Given instruction >> Transcribe every line, keeping it exact.

Given data >>
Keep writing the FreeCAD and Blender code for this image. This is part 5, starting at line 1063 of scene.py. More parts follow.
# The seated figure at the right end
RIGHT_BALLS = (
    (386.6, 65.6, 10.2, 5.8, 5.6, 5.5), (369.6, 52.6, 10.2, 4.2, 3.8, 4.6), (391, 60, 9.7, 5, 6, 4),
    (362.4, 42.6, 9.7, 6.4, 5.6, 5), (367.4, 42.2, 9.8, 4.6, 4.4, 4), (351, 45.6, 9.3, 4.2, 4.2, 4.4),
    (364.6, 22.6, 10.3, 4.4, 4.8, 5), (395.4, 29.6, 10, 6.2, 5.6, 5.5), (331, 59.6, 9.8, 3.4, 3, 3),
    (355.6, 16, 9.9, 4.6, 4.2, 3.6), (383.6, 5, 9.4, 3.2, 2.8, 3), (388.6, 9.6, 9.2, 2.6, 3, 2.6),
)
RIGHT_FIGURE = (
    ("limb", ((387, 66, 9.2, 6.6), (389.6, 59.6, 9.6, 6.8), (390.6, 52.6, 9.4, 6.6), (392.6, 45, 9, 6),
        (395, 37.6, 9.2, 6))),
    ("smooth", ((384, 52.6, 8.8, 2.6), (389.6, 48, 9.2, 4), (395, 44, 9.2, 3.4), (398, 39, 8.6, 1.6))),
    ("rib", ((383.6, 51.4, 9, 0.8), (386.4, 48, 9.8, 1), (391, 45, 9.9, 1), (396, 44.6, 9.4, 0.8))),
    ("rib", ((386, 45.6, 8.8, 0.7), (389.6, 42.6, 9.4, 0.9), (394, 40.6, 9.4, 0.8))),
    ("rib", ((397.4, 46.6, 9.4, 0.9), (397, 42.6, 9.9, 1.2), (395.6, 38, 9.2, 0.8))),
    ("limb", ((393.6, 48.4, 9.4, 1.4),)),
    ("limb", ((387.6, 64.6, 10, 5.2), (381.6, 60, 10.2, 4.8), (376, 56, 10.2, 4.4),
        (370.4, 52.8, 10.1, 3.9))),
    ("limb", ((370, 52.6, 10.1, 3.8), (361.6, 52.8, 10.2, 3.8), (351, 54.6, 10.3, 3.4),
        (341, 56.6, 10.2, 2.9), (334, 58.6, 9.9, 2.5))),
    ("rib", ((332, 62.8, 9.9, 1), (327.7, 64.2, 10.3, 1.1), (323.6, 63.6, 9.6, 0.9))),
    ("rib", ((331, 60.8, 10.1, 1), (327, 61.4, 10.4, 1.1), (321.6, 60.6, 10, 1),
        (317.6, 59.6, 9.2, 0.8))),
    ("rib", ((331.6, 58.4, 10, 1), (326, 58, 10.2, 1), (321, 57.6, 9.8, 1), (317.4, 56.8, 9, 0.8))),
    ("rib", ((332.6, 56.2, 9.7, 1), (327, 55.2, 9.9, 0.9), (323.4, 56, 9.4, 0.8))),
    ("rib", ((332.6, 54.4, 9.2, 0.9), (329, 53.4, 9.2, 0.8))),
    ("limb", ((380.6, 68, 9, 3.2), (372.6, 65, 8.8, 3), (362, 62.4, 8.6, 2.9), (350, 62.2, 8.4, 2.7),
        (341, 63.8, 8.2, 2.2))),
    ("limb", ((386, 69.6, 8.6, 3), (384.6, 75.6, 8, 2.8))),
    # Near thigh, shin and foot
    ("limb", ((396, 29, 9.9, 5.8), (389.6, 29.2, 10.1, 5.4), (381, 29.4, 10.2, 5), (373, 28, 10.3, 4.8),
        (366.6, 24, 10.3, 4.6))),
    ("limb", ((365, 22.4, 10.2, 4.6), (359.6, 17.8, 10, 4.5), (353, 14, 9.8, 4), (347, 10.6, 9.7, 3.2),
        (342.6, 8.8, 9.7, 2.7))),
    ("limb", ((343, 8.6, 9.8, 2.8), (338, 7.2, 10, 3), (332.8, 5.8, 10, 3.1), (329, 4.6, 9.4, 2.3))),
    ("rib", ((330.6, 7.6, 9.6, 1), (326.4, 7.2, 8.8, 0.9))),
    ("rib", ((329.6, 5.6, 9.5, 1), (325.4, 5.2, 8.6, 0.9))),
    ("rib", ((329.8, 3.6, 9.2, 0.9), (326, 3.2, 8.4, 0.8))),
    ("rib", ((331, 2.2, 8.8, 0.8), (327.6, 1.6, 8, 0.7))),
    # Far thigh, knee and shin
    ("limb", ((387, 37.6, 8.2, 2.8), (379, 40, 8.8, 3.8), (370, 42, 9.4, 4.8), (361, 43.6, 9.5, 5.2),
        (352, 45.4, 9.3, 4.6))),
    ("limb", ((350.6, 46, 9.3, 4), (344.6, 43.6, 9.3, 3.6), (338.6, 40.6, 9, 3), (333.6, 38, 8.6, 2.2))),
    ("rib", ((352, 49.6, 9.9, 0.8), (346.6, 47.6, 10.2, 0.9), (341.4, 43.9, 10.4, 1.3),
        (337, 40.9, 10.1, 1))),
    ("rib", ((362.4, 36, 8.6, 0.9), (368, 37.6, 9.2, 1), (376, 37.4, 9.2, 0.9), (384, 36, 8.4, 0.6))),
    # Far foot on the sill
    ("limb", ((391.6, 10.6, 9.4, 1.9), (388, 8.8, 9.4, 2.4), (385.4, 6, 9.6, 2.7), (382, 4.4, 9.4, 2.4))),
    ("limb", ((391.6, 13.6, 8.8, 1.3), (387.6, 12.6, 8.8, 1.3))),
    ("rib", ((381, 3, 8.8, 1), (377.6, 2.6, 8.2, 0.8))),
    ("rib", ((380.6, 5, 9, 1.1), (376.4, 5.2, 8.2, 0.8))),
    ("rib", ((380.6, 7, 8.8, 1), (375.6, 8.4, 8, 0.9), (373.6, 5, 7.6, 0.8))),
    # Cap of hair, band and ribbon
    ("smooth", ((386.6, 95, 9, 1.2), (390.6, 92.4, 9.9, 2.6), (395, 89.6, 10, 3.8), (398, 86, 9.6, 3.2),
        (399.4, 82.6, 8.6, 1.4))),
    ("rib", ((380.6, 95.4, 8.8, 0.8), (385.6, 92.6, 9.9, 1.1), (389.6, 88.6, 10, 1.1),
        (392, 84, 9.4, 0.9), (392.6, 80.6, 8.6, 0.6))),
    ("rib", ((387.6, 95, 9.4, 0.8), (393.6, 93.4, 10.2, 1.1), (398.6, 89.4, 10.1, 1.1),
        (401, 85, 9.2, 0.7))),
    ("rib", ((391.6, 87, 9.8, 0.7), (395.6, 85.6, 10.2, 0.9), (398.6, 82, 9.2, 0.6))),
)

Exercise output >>
Keep writing the FreeCAD and Blender code for this image. This is part 5, starting at line 1063 of scene.py. More parts follow.
# The seated figure at the right end
RIGHT_BALLS = (
    (386.6, 65.6, 10.2, 5.8, 5.6, 5.5), (369.6, 52.6, 10.2, 4.2, 3.8, 4.6), (391, 60, 9.7, 5, 6, 4),
    (362.4, 42.6, 9.7, 6.4, 5.6, 5), (367.4, 42.2, 9.8, 4.6, 4.4, 4), (351, 45.6, 9.3, 4.2, 4.2, 4.4),
    (364.6, 22.6, 10.3, 4.4, 4.8, 5), (395.4, 29.6, 10, 6.2, 5.6, 5.5), (331, 59.6, 9.8, 3.4, 3, 3),
    (355.6, 16, 9.9, 4.6, 4.2, 3.6), (383.6, 5, 9.4, 3.2, 2.8, 3), (388.6, 9.6, 9.2, 2.6, 3, 2.6),
)
RIGHT_FIGURE = (
    ("limb", ((387, 66, 9.2, 6.6), (389.6, 59.6, 9.6, 6.8), (390.6, 52.6, 9.4, 6.6), (392.6, 45, 9, 6),
        (395, 37.6, 9.2, 6))),
    ("smooth", ((384, 52.6, 8.8, 2.6), (389.6, 48, 9.2, 4), (395, 44, 9.2, 3.4), (398, 39, 8.6, 1.6))),
    ("rib", ((383.6, 51.4, 9, 0.8), (386.4, 48, 9.8, 1), (391, 45, 9.9, 1), (396, 44.6, 9.4, 0.8))),
    ("rib", ((386, 45.6, 8.8, 0.7), (389.6, 42.6, 9.4, 0.9), (394, 40.6, 9.4, 0.8))),
    ("rib", ((397.4, 46.6, 9.4, 0.9), (397, 42.6, 9.9, 1.2), (395.6, 38, 9.2, 0.8))),
    ("limb", ((393.6, 48.4, 9.4, 1.4),)),
    ("limb", ((387.6, 64.6, 10, 5.2), (381.6, 60, 10.2, 4.8), (376, 56, 10.2, 4.4),
        (370.4, 52.8, 10.1, 3.9))),
    ("limb", ((370, 52.6, 10.1, 3.8), (361.6, 52.8, 10.2, 3.8), (351, 54.6, 10.3, 3.4),
        (341, 56.6, 10.2, 2.9), (334, 58.6, 9.9, 2.5))),
    ("rib", ((332, 62.8, 9.9, 1), (327.7, 64.2, 10.3, 1.1), (323.6, 63.6, 9.6, 0.9))),
    ("rib", ((331, 60.8, 10.1, 1), (327, 61.4, 10.4, 1.1), (321.6, 60.6, 10, 1),
        (317.6, 59.6, 9.2, 0.8))),
    ("rib", ((331.6, 58.4, 10, 1), (326, 58, 10.2, 1), (321, 57.6, 9.8, 1), (317.4, 56.8, 9, 0.8))),
    ("rib", ((332.6, 56.2, 9.7, 1), (327, 55.2, 9.9, 0.9), (323.4, 56, 9.4, 0.8))),
    ("rib", ((332.6, 54.4, 9.2, 0.9), (329, 53.4, 9.2, 0.8))),
    ("limb", ((380.6, 68, 9, 3.2), (372.6, 65, 8.8, 3), (362, 62.4, 8.6, 2.9), (350, 62.2, 8.4, 2.7),
        (341, 63.8, 8.2, 2.2))),
    ("limb", ((386, 69.6, 8.6, 3), (384.6, 75.6, 8, 2.8))),
    # Near thigh, shin and foot
    ("limb", ((396, 29, 9.9, 5.8), (389.6, 29.2, 10.1, 5.4), (381, 29.4, 10.2, 5), (373, 28, 10.3, 4.8),
        (366.6, 24, 10.3, 4.6))),
    ("limb", ((365, 22.4, 10.2, 4.6), (359.6, 17.8, 10, 4.5), (353, 14, 9.8, 4), (347, 10.6, 9.7, 3.2),
        (342.6, 8.8, 9.7, 2.7))),
    ("limb", ((343, 8.6, 9.8, 2.8), (338, 7.2, 10, 3), (332.8, 5.8, 10, 3.1), (329, 4.6, 9.4, 2.3))),
    ("rib", ((330.6, 7.6, 9.6, 1), (326.4, 7.2, 8.8, 0.9))),
    ("rib", ((329.6, 5.6, 9.5, 1), (325.4, 5.2, 8.6, 0.9))),
    ("rib", ((329.8, 3.6, 9.2, 0.9), (326, 3.2, 8.4, 0.8))),
    ("rib", ((331, 2.2, 8.8, 0.8), (327.6, 1.6, 8, 0.7))),
    # Far thigh, knee and shin
    ("limb", ((387, 37.6, 8.2, 2.8), (379, 40, 8.8, 3.8), (370, 42, 9.4, 4.8), (361, 43.6, 9.5, 5.2),
        (352, 45.4, 9.3, 4.6))),
    ("limb", ((350.6, 46, 9.3, 4), (344.6, 43.6, 9.3, 3.6), (338.6, 40.6, 9, 3), (333.6, 38, 8.6, 2.2))),
    ("rib", ((352, 49.6, 9.9, 0.8), (346.6, 47.6, 10.2, 0.9), (341.4, 43.9, 10.4, 1.3),
        (337, 40.9, 10.1, 1))),
    ("rib", ((362.4, 36, 8.6, 0.9), (368, 37.6, 9.2, 1), (376, 37.4, 9.2, 0.9), (384, 36, 8.4, 0.6))),
    # Far foot on the sill
    ("limb", ((391.6, 10.6, 9.4, 1.9), (388, 8.8, 9.4, 2.4), (385.4, 6, 9.6, 2.7), (382, 4.4, 9.4, 2.4))),
    ("limb", ((391.6, 13.6, 8.8, 1.3), (387.6, 12.6, 8.8, 1.3))),
    ("rib", ((381, 3, 8.8, 1), (377.6, 2.6, 8.2, 0.8))),
    ("rib", ((380.6, 5, 9, 1.1), (376.4, 5.2, 8.2, 0.8))),
    ("rib", ((380.6, 7, 8.8, 1), (375.6, 8.4, 8, 0.9), (373.6, 5, 7.6, 0.8))),
    # Cap of hair, band and ribbon
    ("smooth", ((386.6, 95, 9, 1.2), (390.6, 92.4, 9.9, 2.6), (395, 89.6, 10, 3.8), (398, 86, 9.6, 3.2),
        (399.4, 82.6, 8.6, 1.4))),
    ("rib", ((380.6, 95.4, 8.8, 0.8), (385.6, 92.6, 9.9, 1.1), (389.6, 88.6, 10, 1.1),
        (392, 84, 9.4, 0.9), (392.6, 80.6, 8.6, 0.6))),
    ("rib", ((387.6, 95, 9.4, 0.8), (393.6, 93.4, 10.2, 1.1), (398.6, 89.4, 10.1, 1.1),
        (401, 85, 9.2, 0.7))),
    ("rib", ((391.6, 87, 9.8, 0.7), (395.6, 85.6, 10.2, 0.9), (398.6, 82, 9.2, 0.6))),
)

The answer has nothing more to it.